*Source data*
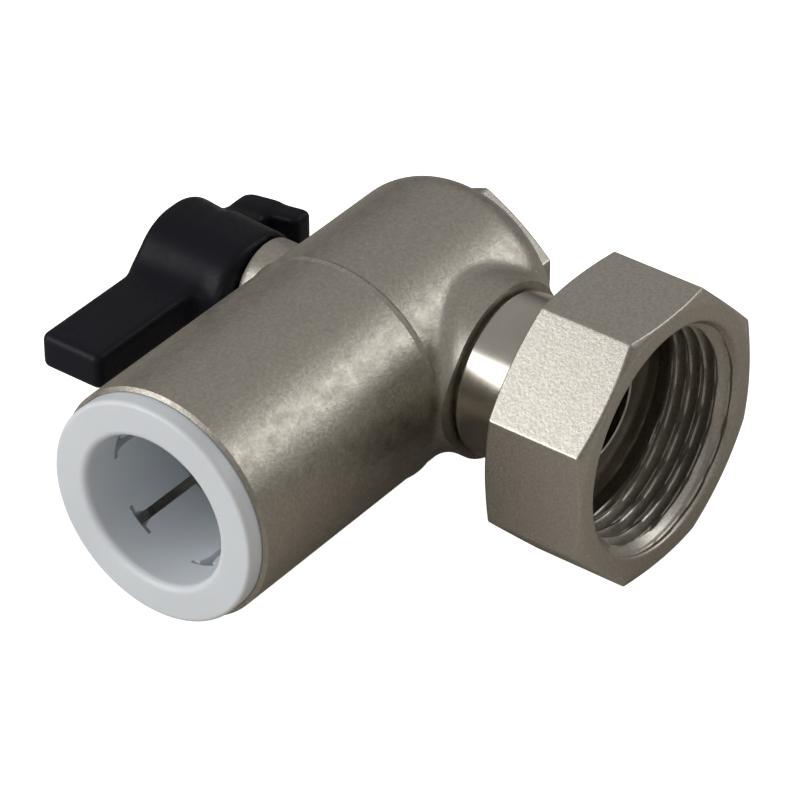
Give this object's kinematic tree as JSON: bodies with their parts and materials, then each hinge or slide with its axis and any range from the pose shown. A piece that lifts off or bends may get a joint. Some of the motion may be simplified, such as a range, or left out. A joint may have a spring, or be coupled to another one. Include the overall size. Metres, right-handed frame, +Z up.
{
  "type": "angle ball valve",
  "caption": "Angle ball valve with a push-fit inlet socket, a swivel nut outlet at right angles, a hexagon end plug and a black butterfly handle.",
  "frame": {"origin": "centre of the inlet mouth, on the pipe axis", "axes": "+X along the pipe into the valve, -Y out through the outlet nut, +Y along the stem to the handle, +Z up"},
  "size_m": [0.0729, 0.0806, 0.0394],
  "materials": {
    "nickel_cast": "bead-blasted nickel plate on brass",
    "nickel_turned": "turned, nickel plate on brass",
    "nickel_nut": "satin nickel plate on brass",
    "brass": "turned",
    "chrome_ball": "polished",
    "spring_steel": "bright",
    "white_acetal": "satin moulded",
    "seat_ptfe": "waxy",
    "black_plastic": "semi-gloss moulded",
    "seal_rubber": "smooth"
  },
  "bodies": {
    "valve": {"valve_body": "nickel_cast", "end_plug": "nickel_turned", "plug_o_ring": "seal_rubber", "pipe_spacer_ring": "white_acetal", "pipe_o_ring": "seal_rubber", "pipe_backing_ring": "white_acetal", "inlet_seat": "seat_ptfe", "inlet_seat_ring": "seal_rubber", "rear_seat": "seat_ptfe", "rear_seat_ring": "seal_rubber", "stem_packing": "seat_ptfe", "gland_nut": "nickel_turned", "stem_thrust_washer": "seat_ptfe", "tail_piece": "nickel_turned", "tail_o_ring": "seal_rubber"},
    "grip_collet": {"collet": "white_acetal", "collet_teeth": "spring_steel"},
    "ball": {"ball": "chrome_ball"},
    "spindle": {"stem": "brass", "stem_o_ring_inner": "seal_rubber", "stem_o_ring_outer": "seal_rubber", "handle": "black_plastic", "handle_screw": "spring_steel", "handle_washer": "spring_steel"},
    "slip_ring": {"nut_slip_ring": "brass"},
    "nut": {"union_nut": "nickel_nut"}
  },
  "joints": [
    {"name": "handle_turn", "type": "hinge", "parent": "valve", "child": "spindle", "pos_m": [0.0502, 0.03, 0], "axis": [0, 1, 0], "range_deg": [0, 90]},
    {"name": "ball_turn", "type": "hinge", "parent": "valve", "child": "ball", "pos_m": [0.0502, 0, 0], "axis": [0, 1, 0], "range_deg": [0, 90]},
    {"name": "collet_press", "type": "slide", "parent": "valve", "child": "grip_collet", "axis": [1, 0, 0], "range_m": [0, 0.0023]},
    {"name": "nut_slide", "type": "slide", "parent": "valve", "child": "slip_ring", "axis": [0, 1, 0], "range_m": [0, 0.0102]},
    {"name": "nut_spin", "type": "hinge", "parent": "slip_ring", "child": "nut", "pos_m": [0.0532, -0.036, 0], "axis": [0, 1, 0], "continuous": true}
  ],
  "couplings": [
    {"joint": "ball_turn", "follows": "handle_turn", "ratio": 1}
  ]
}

*Instructions to follow*
From the listing above, return each line with the word "hinge".

*Response*
Give this object's kinematic tree as JSON: bodies with their parts and materials, then each hinge or slide with its axis and any range from the pose shown. A piece that lifts off or bends may get a joint. Some of the motion may be simplified, such as a range, or left out. A joint may have a spring, or be coupled to another one. Include the overall size. Metres, right-handed frame, +Z up.
    {"name": "handle_turn", "type": "hinge", "parent": "valve", "child": "spindle", "pos_m": [0.0502, 0.03, 0], "axis": [0, 1, 0], "range_deg": [0, 90]},
    {"name": "ball_turn", "type": "hinge", "parent": "valve", "child": "ball", "pos_m": [0.0502, 0, 0], "axis": [0, 1, 0], "range_deg": [0, 90]},
    {"name": "nut_spin", "type": "hinge", "parent": "slip_ring", "child": "nut", "pos_m": [0.0532, -0.036, 0], "axis": [0, 1, 0], "continuous": true}